As long ago as 1967, he played Roy Jenkins, that other, political owl, in Mrs Wilson's Diary at the Criterion. The following year, he was Prince Albert in Edward Bond's Early Morning at the Royal Court, a play that he thought very funny in the script, and was sad to see turned serious on the stage. He has the easy bearing and the tone of public school and Oxbridge, though he went to neither.

His university was Cape Town: his father, a Coventry doctor, had emigrated to South Africa when Nigel was only three. And it was in Cape Town, at the beginning of the Fifties, that he started acting professionally.

If that's the word: actors there, and then, he says, behaved very badly. "They drank, they swore, they farted, because they knew they wouldn't be kicked out of the company: there were so few people who could replace them. I got very toffeenosed about this, and said 1 wouldn't stay." And anyway, to make any real progress as an actor, he had to come to England.

In the early Sixties, he finally settled in England, and his visits to Cape Town since have been rare. He was there in November, the first time for 13 years, as anonymous as ever because the BBC doesn't sell its series to South Africa, to be greeted with the cry: "Why don't you come back here, and do something useful?" And with the other cry, "Everything is changing, look at what blacks are allowed to do now," except that to Hawthorne the changes are mere cosmetics, the basic attitudes more entrenched than ever.

"People say, Why don't you get Equity to do something about the television programmes? But while they've got apartheid, Equity won't let people work there, and I support that. But the South Africans resent being isolated."

He is still sometimes asked to go and do plays there, but has always said no. "Maybe if I could find a play that would make them sit up - not about South Africa, but something that would make them think..."

He's never found that yet, though he did find a play that enabled him to bring a bit of Afrikanerdom to Sheffield during his spell there in the early Seventies. He directed Edward Bond's Black Mass, which is about apartheid, and arranged for some of the playgoers to be given white or coloured tickets alternately. Before the play started, an actor, dressed as a policeman, would get on stage, ask for house lights, tell all those with coloured tickets they must go to the pen reserved for them, right at the back.

The bars were divided in two: glasses and reasonable comfort for white tickets, paper cups and mock-hovel conditions for the coloured.

He is writing a television play about South Africa at the moment. Not about apartheid, but about what he noted again in November, the extent to which the English who go there remain distinct, unabsorbed. "My mother had been there fifty years, but she still speaks of England as home. You go into her sitting room, and you would think it was a room in England."
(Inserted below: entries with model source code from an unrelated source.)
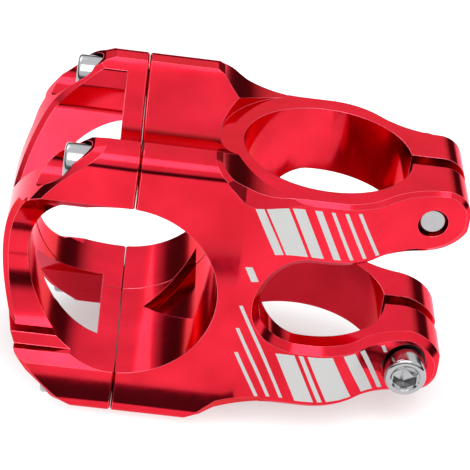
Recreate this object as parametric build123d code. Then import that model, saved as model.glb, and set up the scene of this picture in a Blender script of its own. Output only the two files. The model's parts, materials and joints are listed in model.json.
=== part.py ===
from build123d import *
import math
import os

# Bicycle handlebar stem, 32 mm reach, for a 28.6 mm steerer tube and a 31.8 mm handlebar.
# X points forward to the handlebar, Y to the rider's left, Z up along the steerer tube.
# The origin is on the steerer axis, level with the handlebar axis.  All sizes are in mm.

# Main sizes
REACH = 32.0               # steerer axis to handlebar axis
STACK = 40.0               # height over the two steerer rings
STEERER_BORE_R = 14.3      # bore for a 28.6 mm steerer tube
BAR_BORE_R = 15.9          # bore for a 31.8 mm handlebar
CLAMP_W = 40.6             # width of the handlebar clamp
CLAMP_H = 50.2             # height over the bolt ears

# Steerer end of the body
RING_W = 37.0              # width across the rings beside the bore
TAIL_W = 20.8              # width across the pinch bolt flats
TAIL_X = -24.1             # rear face
TAIL_CORNER_R = 4.5        # outer corner of each ring at the rear
WAIST_R = 12.5             # rounding of the ring side towards the tail
WAIST_CENTRE_X = -1.0      # where that rounding starts
SIDE_RISE_FROM = 4.0       # the side swells from here ...
SIDE_RISE_TO = 13.5        # ... to here, up to the clamp width
WINDOW_H = 16.2            # opening between the rings
WINDOW_END_X = 9.1         # front of its round end
WINDOW_FLARE_X = -17.6     # the opening widens from here to the rear
WINDOW_FLARE_Z = 12.5      # half height of the opening at the rear face
SLOT_W = 3.0               # rear slot through both rings
SPOT_FACE_R = 18.4         # flat seat for headset spacers, round the bore
EDGE_CHAMFER = 0.7         # broken outer edges of the ring tops
WINDOW_CHAMFER = 1.2       # wider bevel round the opening

# Handlebar end of the body
EAR_FLAT_IN = 14.5         # flat top of an ear runs from here ...
EAR_FLAT_OUT = 17.0        # ... to here in Y
SHOULDER_R = 3.3           # round from the ear top to its side
VALLEY_FLOOR_Z = 20.3      # lowest line of the hollow between the ears
EAR_REAR_X = 18.7          # rear end of the flat ear top
RAMP_TOE_X = 7.0           # hollow ramp from the ear top down to the ring top ends here
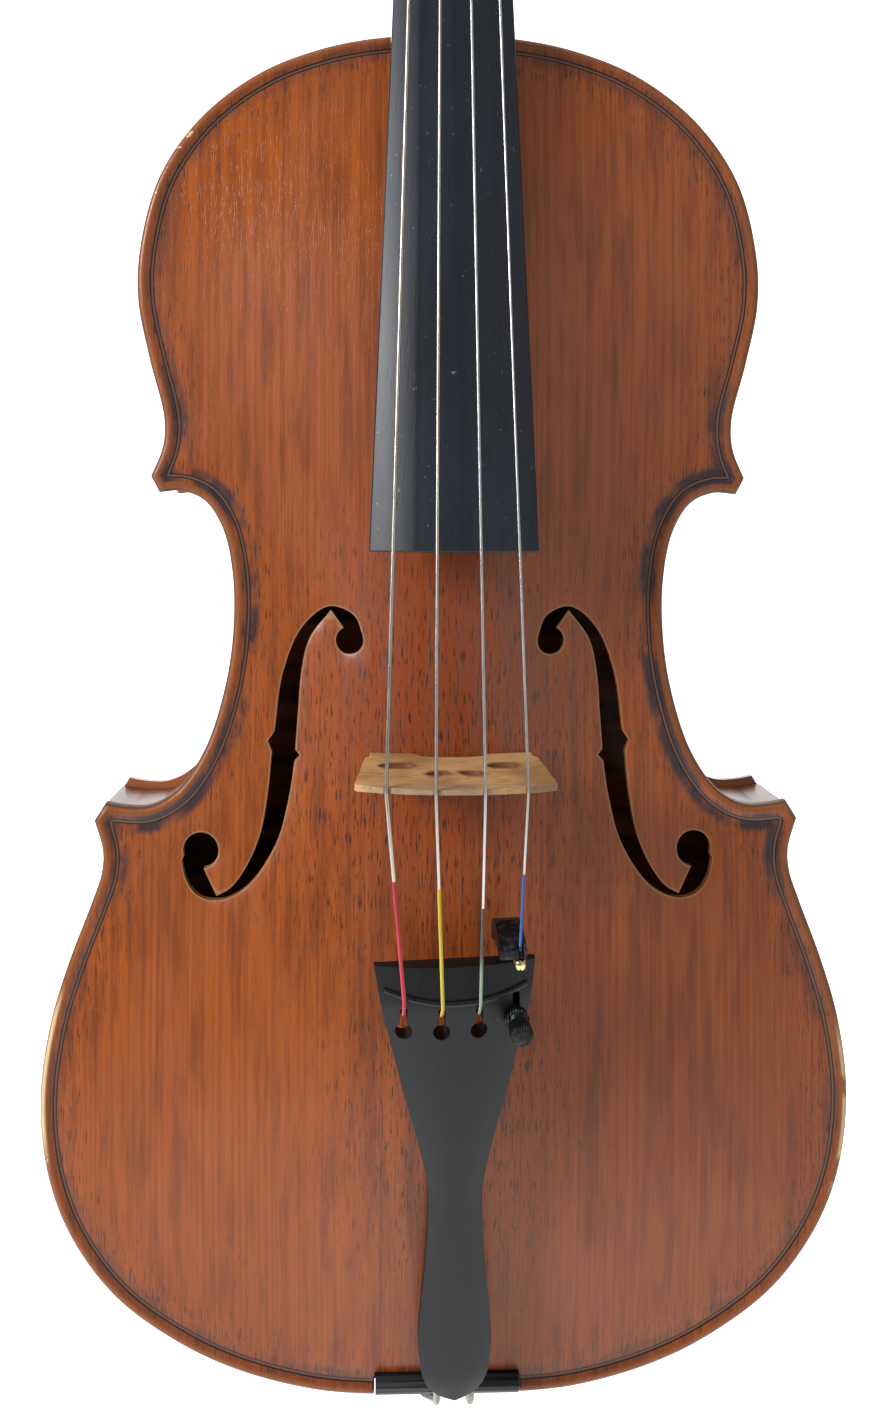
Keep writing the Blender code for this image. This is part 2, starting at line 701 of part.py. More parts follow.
def make_blocks():
    low, high = level(GLUE_GAP), level(RIB_DEPTH - GLUE_GAP)
    inset = OVERHANG + RIB_THICK + GLUE_GAP
    upper, middle, lower = bouts(inset)
    corners = (("upper", upper, middle), ("lower", middle, lower))
    for name, before, after in corners:
        lengths = [np.linalg.norm(np.diff(path, axis=0), axis=1).sum() for path in (before, after)]
        loop = np.vstack((trim(before, lengths[0] - BLOCK_LONG, 0.5),
                          trim(after, 0.5, lengths[1] - BLOCK_LONG)))
        for side, mirror in (("treble", (1, 1)), ("bass", (-1, 1))):
            slab(f"{name}_block_{side}", loop * mirror, low, high, facing_front, SPRUCE, 60)
    neck_top = NECK_SEAT_Z - RIB_THICK - 4 * GLUE_GAP
    slab("neck_block", rectangle((-26, neck_top - 16), (26, neck_top - 1.8)), low, high,
         facing_front, SPRUCE, 60)
    end = slab("end_block", rectangle((-24, inset + 0.4), (24, inset + 15)), low, high,
               facing_front, SPRUCE, 60)
    cut_away(end, button_bore("block_bore"))


# The bass bar leans on the belly inside, under the bridge's bass foot
def bar_outline():
    z = np.linspace(*BAR_ENDS, 14)
    return np.vstack((np.column_stack((np.full(14, BAR_SIDES[0]), z)),
                      np.column_stack((np.full(14, BAR_SIDES[1]), z[::-1]))))


# The sound post stands between the plates, just behind the bridge's treble foot
def post_outline():
    return arc((16.5, BRIDGE_BACK - 6), POST_RADIUS, 0, 330, 12)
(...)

He wants to do more writing, has a couple of TV plays already sold, others on the rounds, but acting is his bread and he is offered half a dozen parts a week. He is pondering invitations to a classic serial for BBC, a production of Bond's Lear, the possibility of Privates on Parade on Broadway, if Jim Dale can get it together.
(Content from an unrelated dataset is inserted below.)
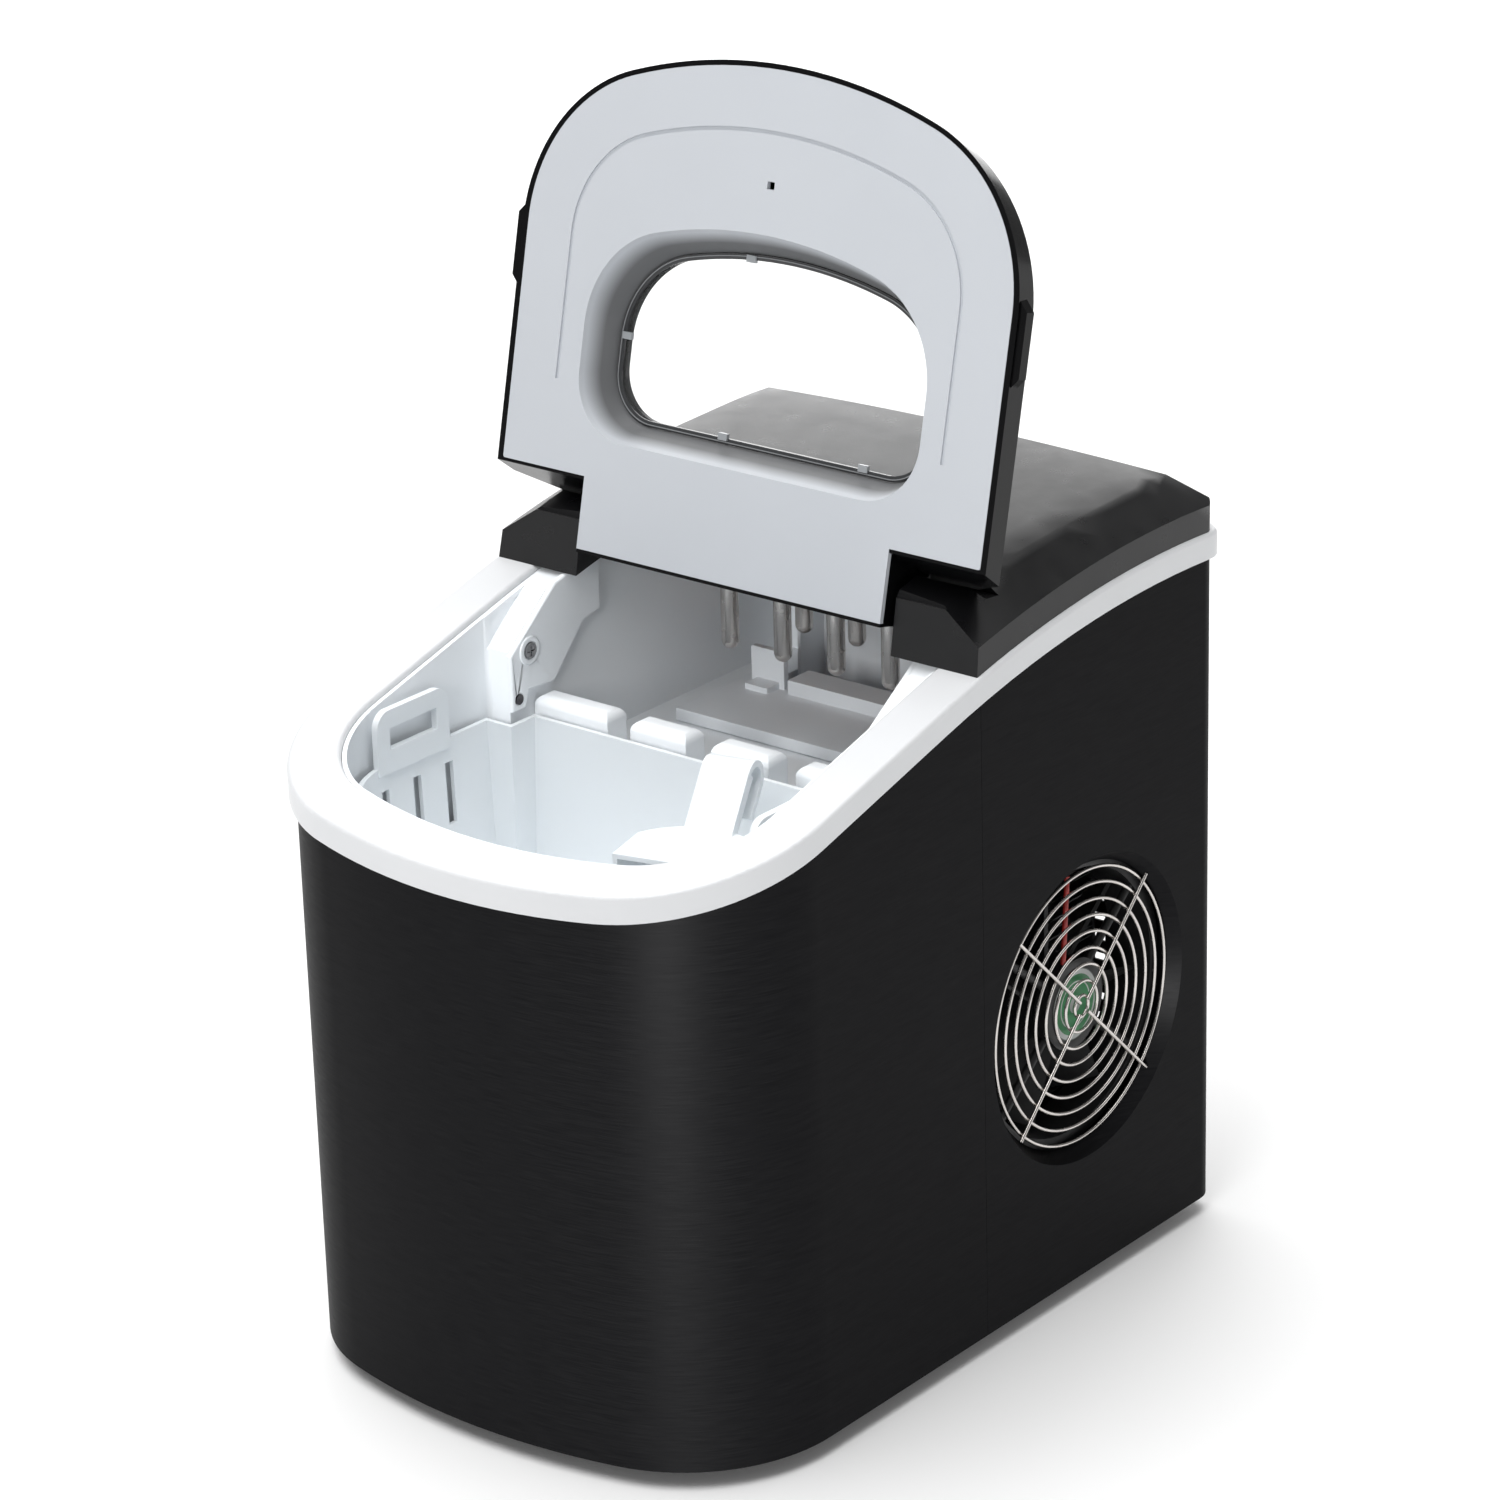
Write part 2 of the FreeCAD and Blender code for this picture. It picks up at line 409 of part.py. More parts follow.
# shoulders: the ledge falls away towards the front along a slanted plate on each side
for sx, (ya, za, yb, zb) in ((-1, (-31.2, 262.0, -3.0, 285.0)), (1, (-31.2, 258.5, 10.6, 285.9))):
    prof = Part.Face(Part.makePolygon([V(0, ya - 2, za - 2 * (zb - za) / (yb - ya)), V(0, yb, zb), V(0, yb, 330), V(0, ya - 2, 330), V(0, ya - 2, za - 2 * (zb - za) / (yb - ya))]))
    wedge = prof.extrude(V(sx * 12.6, 0, 0))
    wedge.translate(V(sx * (ro - 2.0), 0, 0))
    web = Part.Face(Part.makePolygon([V(0, -30, za + (zb - za) * (-30 - ya) / (yb - ya)), V(0, yb, zb), V(0, yb, zb - 2.2), V(0, -30, za - 2.2 + (zb - za) * (-30 - ya) / (yb - ya)), V(0, -30, za + (zb - za) * (-30 - ya) / (yb - ya))])).extrude(V(sx * 12.7, 0, 0))
    web.translate(V(sx * ro, 0, 0))
    side = bx(min(sx * 98.0, sx * 99.8), max(sx * 98.0, sx * 99.8), -30, yb, za - 4, 330).common(under(H - 2.5))
    riser = bx(min(sx * ro, sx * 99.8), max(sx * ro, sx * 99.8), yb - 0.1, yb + 1.7, zb - 2.2, 330).common(under(H - 2.5))
    liner = liner.cut(wedge).fuse(side).fuse(web.common(under(H - 2.5))).fuse(riser)
feature("liner_tub", clean(liner))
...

He has been on the upper slopes of his profession for a long time - since, say, The Philanthropist in 1973. But as so often, it was a television series, Yes, Minister, that hauled him to the top. Not that Hawthorne minds that - he enjoys television acting, as opposed to other kinds, once the fright is over.

But it brings the danger of over-exposure, the mummer's equivalent of frostbite when marooned on some peak-viewing summit. Danger without much profit. "In America, with the sort of money they earn, you could do Yes, Minister, and retire. Here you've just got to keep working. The series is only two months out of my life, and it's BBC salary.
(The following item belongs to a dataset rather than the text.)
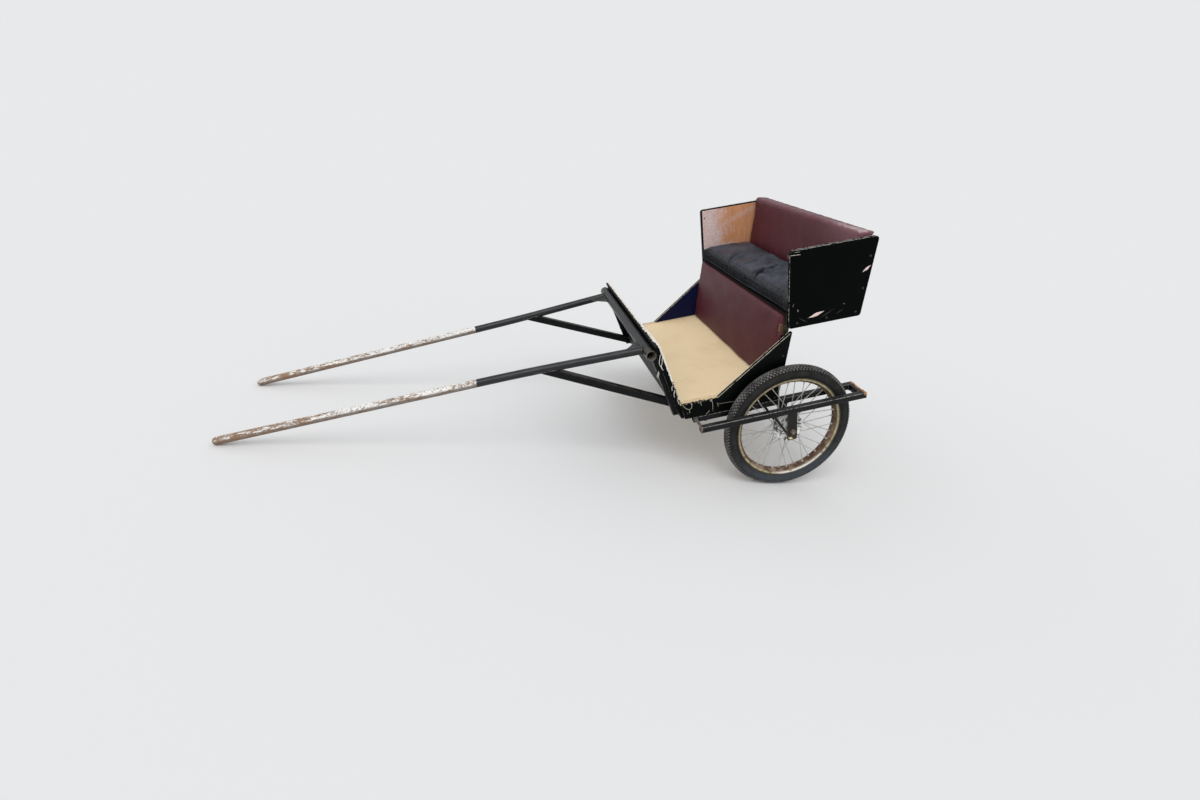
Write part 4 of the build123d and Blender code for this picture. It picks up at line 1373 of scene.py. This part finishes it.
def ragged_strip(points, across, width, seed, kept, wander, step=0.004):
    """A torn strip along an edge: its free border wanders, and it runs out to nothing in places."""
    run = spread(points, step)
    line = trace("tear", run)
    with picked(line, "EDGE"):
        bpy.ops.mesh.extrude_region_move(TRANSFORM_OT_translate={"value": Vector(across) * width})
    where, _ = places(line)
    draw = random.Random(seed)
    half = len(run)
    out = np.array(Vector(across))
    along = np.arange(half)[:, None] * step
    noise = ripple(along, 0.03, seed) * 0.5
    thin = 0.5 + 0.34 * ripple(along, 0.07, seed + 500) + 0.22 * ripple(along, 0.019, seed + 700)
    for number in range(half):
        tear = draw.uniform(-wander, wander) + noise[number] * wander
        where[half + number] += out * width * tear
        where[number] += out * width * draw.uniform(-0.12, 0.12) * wander
        spare = kept - thin[number] - draw.uniform(-0.18, 0.18)
        if kept < 1 and spare < TEAR_RUN_OUT:
            narrow = max(0.0, spare / TEAR_RUN_OUT)
            middle = (where[half + number] + where[number]) / 2
            for end in (number, half + number):
                where[end] = middle + (where[end] - middle) * narrow
    move_to(line, where)
    clean(line)
    with picked(line, "FACE"):
        bpy.ops.mesh.dissolve_degenerate(threshold=0.00005)
        bpy.ops.mesh.delete_loose(use_verts=True, use_edges=True)
    apply(line, "SOLIDIFY", thickness=TEAR_THICKNESS, offset=0)
    return line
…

"Anyway, I'm 52, now, and I reckon I've got quite a few years left, and I've got all that experience, all that... technique, I suppose, and it's marvellous to be able to make use of it.

"It wasn't till I was in my forties that I started to admit my vulnerabilities - what I looked like, what I sounded like, what I was. But as soon as I admitted that, people started to use me." For decades, almost, he used to go annually to the RSC auditions, and annually was rejected: he very much wanted to be a classical actor.

Then, in 1977, he was cast as the mad puritan Major Flack in the RSC's production of Privates on Parade, which was a huge success. After the first night, Trevor Nunn embraced him and cried: "You must come to Stratford."

"I could barely look at him. I felt like saying, I've been trying to come to Stratford for the past twenty years, but you wouldn't have me." Clenched teeth, clenched fists as he replays the scene. But I suspect that first time round, he smiled, a very diplomatic bag smile.